In other words, the system transforms carbon credits from static certificates into living digital assets tied to real energy production.
This is particularly important in a world where electricity itself is increasingly becoming the foundation of the global economy.
Data centers powering artificial intelligence. Electric vehicles replacing internal combustion engines. Smart grids coordinating distributed energy generation.
All of these systems depend on electricity, and all of them are under growing pressure to demonstrate environmental responsibility.
When energy generation, carbon offsets, and digital accountability converge in a single system, something remarkable happens.
The carbon market stops being an abstraction and it becomes infrastructure.
For the organizations that will license FTG’s technology, this represents more than compliance.
It represents opportunity.
A utility deploying renewable generation can automatically create verifiable carbon assets as electricity is produced.
A corporate campus operating its own solar installation can generate digital environmental credits tied directly to its power output.
A data center operator can demonstrate the carbon profile of its energy consumption with unprecedented precision.
And a global enterprise can finally answer a question that has long troubled ESG reporting:
**Where exactly did this carbon credit come from?**
With a system rooted in metered electricity, the answer becomes simple.
It came from a specific generator.
At a specific moment.
Producing a measurable amount of energy.
In the years ahead, carbon markets will likely grow dramatically as governments, investors, and consumers demand greater environmental accountability.
But as those markets expand, credibility will matter more than ever.
Credits must be verifiable.

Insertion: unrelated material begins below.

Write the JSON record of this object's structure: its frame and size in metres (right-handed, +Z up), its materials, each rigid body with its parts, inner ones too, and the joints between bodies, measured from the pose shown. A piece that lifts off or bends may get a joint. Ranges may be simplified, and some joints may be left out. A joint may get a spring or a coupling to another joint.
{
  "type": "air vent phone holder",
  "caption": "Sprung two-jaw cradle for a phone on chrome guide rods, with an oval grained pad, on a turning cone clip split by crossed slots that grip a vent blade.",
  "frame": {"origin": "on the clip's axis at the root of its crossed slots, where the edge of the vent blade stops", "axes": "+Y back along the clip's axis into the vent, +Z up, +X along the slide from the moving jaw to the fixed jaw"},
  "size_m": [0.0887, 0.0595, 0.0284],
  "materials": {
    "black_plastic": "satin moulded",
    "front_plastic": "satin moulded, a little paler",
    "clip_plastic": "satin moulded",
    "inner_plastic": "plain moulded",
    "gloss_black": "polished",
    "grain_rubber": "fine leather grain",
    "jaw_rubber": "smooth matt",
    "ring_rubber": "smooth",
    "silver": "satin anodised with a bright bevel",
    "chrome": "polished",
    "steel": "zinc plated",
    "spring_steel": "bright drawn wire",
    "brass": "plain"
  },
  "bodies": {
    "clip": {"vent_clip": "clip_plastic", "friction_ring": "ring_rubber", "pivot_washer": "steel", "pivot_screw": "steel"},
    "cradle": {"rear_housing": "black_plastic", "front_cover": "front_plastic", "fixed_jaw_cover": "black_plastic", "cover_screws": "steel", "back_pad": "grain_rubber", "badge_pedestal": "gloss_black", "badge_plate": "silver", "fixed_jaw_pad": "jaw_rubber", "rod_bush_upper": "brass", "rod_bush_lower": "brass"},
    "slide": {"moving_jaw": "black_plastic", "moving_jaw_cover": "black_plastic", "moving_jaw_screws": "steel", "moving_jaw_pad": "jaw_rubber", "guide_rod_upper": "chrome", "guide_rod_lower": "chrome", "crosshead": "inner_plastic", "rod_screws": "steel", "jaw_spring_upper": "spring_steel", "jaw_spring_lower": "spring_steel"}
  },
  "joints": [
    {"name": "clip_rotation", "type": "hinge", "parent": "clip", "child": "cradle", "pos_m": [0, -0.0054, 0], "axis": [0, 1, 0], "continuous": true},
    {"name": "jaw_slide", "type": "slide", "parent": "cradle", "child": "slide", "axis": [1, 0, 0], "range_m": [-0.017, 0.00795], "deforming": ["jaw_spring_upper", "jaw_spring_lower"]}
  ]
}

Origins must be transparent.
And environmental claims must withstand scrutiny.
By linking carbon offsets directly to the physical generation of electricity and recording them immutably on a decentralized ledger, the Farad Technologies Group platform provides exactly that kind of credibility.
It transforms carbon credits from promises into proof.
And in a world searching for trustworthy climate solutions, that may prove to be one of the most important innovations of all.